We will never forgive you. I’ll never forgive you for all the kids you killed, because all their parents, their mothers and fathers, they went to their graves not knowing where their child is. You murdered them, and I have to grieve for them, because we’re just finding them now. Sorrow. Because they did that to our people, and I hope they’re happy, I hope you colonialists are really fucking happy now. I don’t know what will make you happy, I don’t know how many more people you have to kill to quench your thirst for death—to kill us in this country. Stop murdering our women, stop missing and murdered boys. We’ve had enough. We don’t need it anymore. I don’t need your hate. I don’t want your hate.

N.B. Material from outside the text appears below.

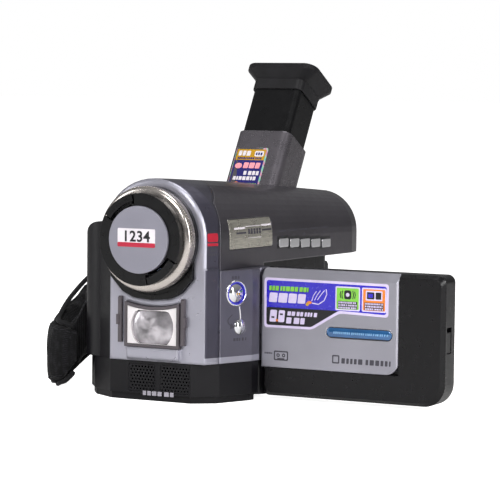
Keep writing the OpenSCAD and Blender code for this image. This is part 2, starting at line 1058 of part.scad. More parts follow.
module cassette_door() {
    color("#2f2e33") {
        intersection() {
            difference() {
                grip_form(0);
                grip_form(wall);
            }
            block([-60, door_y[0], door_z[0]], [-grip_x + 7, door_y[1], door_z[1]]);
        }
        for (lug = [[door_y[0] + 2, STRAP[0][2]], [door_y[1] - 4.6, STRAP[len(STRAP) - 1][2]]])
            strap_lug(lug[0], lug[1]);
    }
}

// Bar that the webbing passes behind
module strap_lug(y, z) {
    half = webbing_half + 2;
    difference() {
        block([-grip_x - 4.8, y, z - half], [-grip_x + 0.5, y + 4, z + half]);
        block([-grip_x - 3.1, y - 1, z - webbing_half - 0.4], [-grip_x, y + 5, z + webbing_half + 0.4]);
    }
}

// Sheet-metal holder that carries the tape on the door
module cassette_holder() {
    color("#9a9a9e")
        difference() {
            block(
                [tape_x - 1.2, tape_y - 1.2, tape_z - 1.2],
                [tape_x + tape_t + 1, tape_y + tape_l + 1.2, tape_z + tape_h - 6]
            );
            block(
                [tape_x - 0.2, tape_y - 0.2, tape_z - 0.2],
                [tape_x + tape_t + 0.2, tape_y + tape_l + 0.2, tape_z + tape_h + 1]
            );
            block(
                [tape_x + tape_t, tape_y + 8, tape_z + 6],
                [tape_x + tape_t + 3, tape_y + tape_l - 8, tape_z + tape_h]
            );
        }
    color("#9a9a9e")
        for (y = [tape_y + 6, tape_y + tape_l - 10])
            block([-grip_x + wall, y, tape_z + 10], [tape_x - 1.2, y + 4, tape_z + 20]);
}

module cassette() {
    color("#3a3c44")
        difference() {
            block([tape_x, tape_y, tape_z], [tape_x + tape_t, tape_y + tape_l, tape_z + tape_h]);
            for (y = [tape_y + tape_l * 0.27, tape_y + tape_l * 0.73])
                translate([tape_x + tape_t - 8, y, tape_z + tape_h * 0.45])
                    rotate([0, 90, 0])
                        cylinder(h = 10, r = 4.4);
        }
}

module tape_deck() {
    color("#8d8f94") {
        block([deck_x, -25, base_z], [deck_x + 1.4, 64, 68]);
        for (y = [tape_y + tape_l * 0.27, tape_y + tape_l * 0.73])
            translate([deck_x - 2.6, y, tape_z + tape_h * 0.45])
                rotate([0, 90, 0])
                    cylinder(h = 2.7, r = 3.4);
    }
}

module head_drum() {
    color("#c4c6cb")
        translate([deck_x - 11, -15.5, 48])
            rotate([0, 90, 0])
                cylinder(h = 11, r = 10.8);
}

module main_board() {
    color("#2e6a44") {
        block([board_x, -25, base_z], [board_x + 1.6, 62, 57]);
        block([board_x + 1.6, -10, 26], [board_x + 3.2, 8, 44]);
        block([board_x + 1.6, 18, 30], [board_x + 3.4, 30, 42]);
    }
}

battery_x = bay_x - 3 - battery_w;
battery_z = [4, 4 + battery_h];
battery_y = rear_y - 3 - battery_t;

module rear_plan(inset) {
    soft_rect([-grip_x + inset, rear_split - 20], [bay_x - inset, rear_y - 6 - inset], 9 - inset);
}

// Rim that closes the rear cover under the ledge of the top cover
module rear_rim() {
    intersection() {
        difference() {
            rise(split_z - 0.4, bay_z)
                rear_plan(0);
            rise(split_z - 1, bay_z + 1)
                rear_plan(wall);
        }
        block([bay_x - 9, core_back + 0.2, base_z], [bay_x, rear_y, bay_z]);
    }
}

module rear_cover() {
    color("#2d2c31") {
        rear_rim();
        difference() {
            union() {
                intersection() {
                    rise(3.2, grip_z)
                        rear_plan(0);
                    run(rear_split, rear_y)
                        soft_rect([-grip_x, -20], [bay_x + 30, grip_z], 8);
                }
                block([-grip_x + 1.6, core_back + 0.2, 3.2], [bay_x, rear_split + 1, base_z - 0.1]);
                block([-20, core_back + 0.2, base_z - 1], [bay_x, rear_split + 1, split_z - 0.2]);
            }
            intersection() {
                rise(3.2 + wall, grip_z - wall)
                    rear_plan(wall);
                block([-60, core_back - 1, 0], [battery_x - wall, rear_y, 100]);
            }
            block(
                [battery_x - 0.3, battery_y, 0],
                [battery_x + battery_w + 0.3, rear_y + 1, battery_z[1] + 0.5]
            );
            block([0.2 - grip_seam_x, core_back, split_z - 0.1], [60, rear_y + 1, 100]);
            translate([dial_at[0], rear_y - 12, dial_at[1]])
                rotate([90, 0, 0])
                    cylinder(h = 12, r = 5.3, center = true);
            block([release_x - 0.3, rear_y - 8, 22], [release_x + 5.3, rear_y, 33]);
        }
    }
}

dial_at = [-33, 66];
release_x = battery_x - 9;

module battery() {
    color("#26262a") {
        difference() {
            block([battery_x, battery_y + 0.2, battery_z[0]], [battery_x + battery_w, rear_y - 3.2, battery_z[1]]);
            for (z = [battery_z[0], battery_z[1]])
                translate([battery_x + battery_w / 2, rear_y - 3.2, z])
                    rotate([45, 0, 0])
                        cube([battery_w + 2, 2.4, 2.4], center = true);
        }
        for (i = [0 : 3])
            block(
                [battery_x + 8, rear_y - 3.3, battery_z[1] - 16 + i * 3],
                [battery_x + battery_w - 8, rear_y - 2.7, battery_z[1] - 14.6 + i * 3]
            );
    }
}

module battery_release() {
    color("#4a4950") {
        block([release_x, rear_y - 7.8, 22.3], [release_x + 5, rear_y - 5.2, 29]);
        block([release_x + 1, rear_y - 5.3, 24], [release_x + 4, rear_y - 4.4, 27.4]);
    }
}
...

That’s all I have to say.

Biography

Lawrence Paul Yuxweluptun graduated from the Emily Carr School of Art and Design in 1983 with an honours degree in painting. Yuxweluptun’s strategy is to document and promote change in contemporary Indigenous history in large-scale paintings (from 54.2 x 34.7cm to 233.7 x 200.7cm), using Coast Salish cosmology, Northwest Coast formal design elements, and the Western landscape tradition. His painted works explore political, environmental, and cultural issues. His personal and socio-political experiences enhance this practice of documentation. Yuxweluptun’s work has been included in numerous international group and solo exhibitions, such as INDIGENA: Contemporary Native Perspectives in 1992. He was the recipient of the Vancouver Institute for the Visual Arts (VIVA) award in 1998.

Notes

This transcript has been lightly edited by Deborah Root for length.